The documentary uses a bewildering array of techniques that helped to create the language of movie making: freeze frames, jump cuts, Dutch angles and focus-racking. Filmed in Moscow and other cities, it shows a whirlwind of impressions in an urban day, from details like pigeons on a roof or lift doors opening to serious events: one couple gets married, another divorces; one woman weeps by a tombstone, another gives birth live on screen. 

Vertov, who was born David Kaufman, chose the name Dziga Vertov partly because it means “spinning top” in Ukrainian; the pseudonym is apt since his film, with its whirling wheels, machines and carousels, revolving doors and engines, cogs, reels, bobbins and the handle of the camera itself, reflects the pace of life in the industrialised world.

Source: fennitch / Youtube

Dr Jeremy Hicks, Reader in Russian Culture and Film at London’s Queen Mary University, is the author of a recent book about Vertov. He told RBTH: “I think that Vertov's “Man with a Movie Camera” appeals to people because his film seems to chart the process of making sense of the world, of an urban, fast moving world.”

Avant-garde

“Man with a Movie Camera” opens with a written prologue, almost a manifesto, announcing: “This experimental work aims at creating a truly international language of cinema based on its absolute separation from the language of theatre and literature.” The BFI summary calls this “a radical statement of intent for a film that still seems radically modern and pertinent today”.

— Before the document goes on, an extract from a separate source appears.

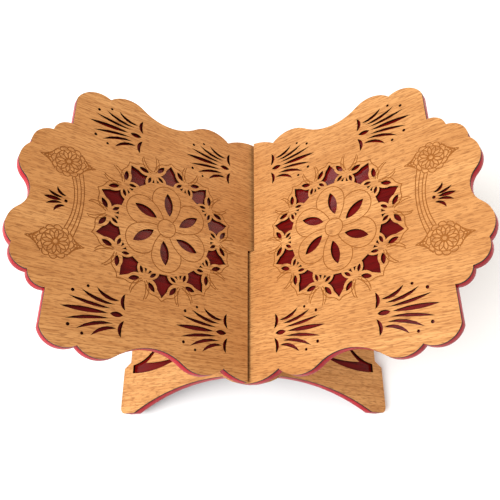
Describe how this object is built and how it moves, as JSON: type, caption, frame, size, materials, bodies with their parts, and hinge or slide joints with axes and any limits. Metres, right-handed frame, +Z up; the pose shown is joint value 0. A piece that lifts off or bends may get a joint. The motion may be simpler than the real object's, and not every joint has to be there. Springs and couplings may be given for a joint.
{
  "type": "quran stand",
  "caption": "Crossed two-panel folding book stand: scalloped wings with pierced and engraved ornament hold an open book, and the lower ends are its legs.",
  "frame": {"origin": "centre of the footprint on the surface that the stand rests on", "axes": "+Z up, Y along the hinge line with -Y towards the reader, +X from the left wing to the right wing"},
  "size_m": [0.4462, 0.338, 0.2772],
  "materials": {
    "beech_face": "light orange-brown wood, satin, with scorched laser-cut edges and engraved lines",
    "red_backing": "board in deep red gloss lacquer, brighter along its cut edges"
  },
  "bodies": {
    "left_panel": {"left_panel_face_sheet": "beech_face", "left_panel_backing": "red_backing"},
    "right_panel": {"right_panel_face_sheet": "beech_face", "right_panel_backing": "red_backing"}
  },
  "joints": [
    {"name": "fold", "type": "hinge", "parent": "left_panel", "child": "right_panel", "pos_m": [0, 0, 0.11848], "axis": [0, -1, 0], "range_deg": [0, 40]}
  ]
}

As an experimental pioneer, Vertov was avant-garde in the original meaning of the phrase: he was ahead of his time. When he first made the film his contemporaries, both in Russia and the West, attacked or dismissed him. Sergei Eisenstein called his documentary “cine-hooliganism”. But Vertov persisted in believing that what he called the “Ciné-eye” could be a radical force for good. “Our eyes,” he wrote, “see very poorly and very little … the movie camera was invented to penetrate more deeply into the visible world”.

One shot of buses leaving the Bakhmetevsky Garage is especially resonant today. The garage, designed by avant-garde architect Konstantin Melnikov in 1926, was neglected and nearly demolished before being restored in 2007 to serve as an art gallery. It now houses Moscow’s wonderfully hi-tech Jewish Museum and the building, like the film, is iconic in a style that took time to appreciate.

Not just observing

Besides recording his dizzying kaleidoscope of a Soviet life-in-the-day, Vertov also reflects on the actions of creating the film itself. As the BFI’s Winston says: “Most surprisingly, he shows us the processes whereby a documentary is made.”

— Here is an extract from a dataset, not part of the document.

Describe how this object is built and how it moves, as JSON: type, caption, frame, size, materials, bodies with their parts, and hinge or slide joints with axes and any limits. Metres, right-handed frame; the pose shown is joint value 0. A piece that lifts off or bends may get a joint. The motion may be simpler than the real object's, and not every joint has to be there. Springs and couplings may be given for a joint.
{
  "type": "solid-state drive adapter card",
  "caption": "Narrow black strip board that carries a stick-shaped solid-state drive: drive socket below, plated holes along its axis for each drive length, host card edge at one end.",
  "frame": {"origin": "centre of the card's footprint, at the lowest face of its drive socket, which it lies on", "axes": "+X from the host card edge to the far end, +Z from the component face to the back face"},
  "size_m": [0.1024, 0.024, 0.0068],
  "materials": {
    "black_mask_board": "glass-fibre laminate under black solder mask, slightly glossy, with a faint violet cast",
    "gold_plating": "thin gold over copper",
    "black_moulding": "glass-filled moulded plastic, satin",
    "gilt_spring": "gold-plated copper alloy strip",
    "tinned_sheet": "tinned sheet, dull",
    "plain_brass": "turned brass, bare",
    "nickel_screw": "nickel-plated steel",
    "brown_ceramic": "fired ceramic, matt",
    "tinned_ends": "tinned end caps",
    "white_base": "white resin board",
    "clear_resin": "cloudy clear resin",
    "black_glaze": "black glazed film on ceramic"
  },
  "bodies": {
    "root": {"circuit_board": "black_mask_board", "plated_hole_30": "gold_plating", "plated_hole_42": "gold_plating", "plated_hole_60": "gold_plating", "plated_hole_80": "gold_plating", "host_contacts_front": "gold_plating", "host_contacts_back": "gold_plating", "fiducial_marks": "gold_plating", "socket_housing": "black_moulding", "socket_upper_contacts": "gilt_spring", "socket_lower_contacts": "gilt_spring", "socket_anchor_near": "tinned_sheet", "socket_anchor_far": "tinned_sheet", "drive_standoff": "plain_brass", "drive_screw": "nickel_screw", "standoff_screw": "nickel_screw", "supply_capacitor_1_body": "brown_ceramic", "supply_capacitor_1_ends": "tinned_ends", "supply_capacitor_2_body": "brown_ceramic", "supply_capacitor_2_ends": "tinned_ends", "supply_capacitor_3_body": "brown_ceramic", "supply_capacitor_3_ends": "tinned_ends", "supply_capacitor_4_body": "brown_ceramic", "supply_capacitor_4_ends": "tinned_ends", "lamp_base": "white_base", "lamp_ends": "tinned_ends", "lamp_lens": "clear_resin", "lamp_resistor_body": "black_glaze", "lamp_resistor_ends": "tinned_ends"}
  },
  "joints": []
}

Mikhail Kaufman, Vertov's brother, with a camera. Source: Wikimedia

We see the “man” of the title (actually Mikhail Kaufman, the director’s brother) carrying his camera through the crowds, riding with it on cars, trains and motorbikes, or climbing factory chimneys for a panoramic shot.

We also see Vertov’s wife, Elizaveta Svilovo, editing the film, cutting and pasting individual frames. And we see the audience watching a film, making us reflect, like Brecht’s “alienation technique” in drama, on the process of being a spectator. Hicks feels that the film’s “insight into not just observing, but filming, editing and sharing that perceptual journey seems to anticipate our digital world, and for that reason seems more at home in our world than in the 1920s”.

Vertov’s global influence was slow, but ultimately huge. From the 1960s onwards, his films were “important technical manuals for movie-makers in the West,” writes Hicks. Jean Luc-Godard was one of the film-makers belonging to the radical sixties and seventies consortium known as the “Dziga Vertov Group”.

Even more than the playful techniques Vertov used, there is something about the spirited enthusiasm for modern life in “Man with a Movie Camera” that appeals more than ever to 21st century audiences. Hicks told RBTH: “Today's viewers of the film may lose some historical, ideological and social context, but seem to connect more productively than ever with the film's dynamism and optimism.”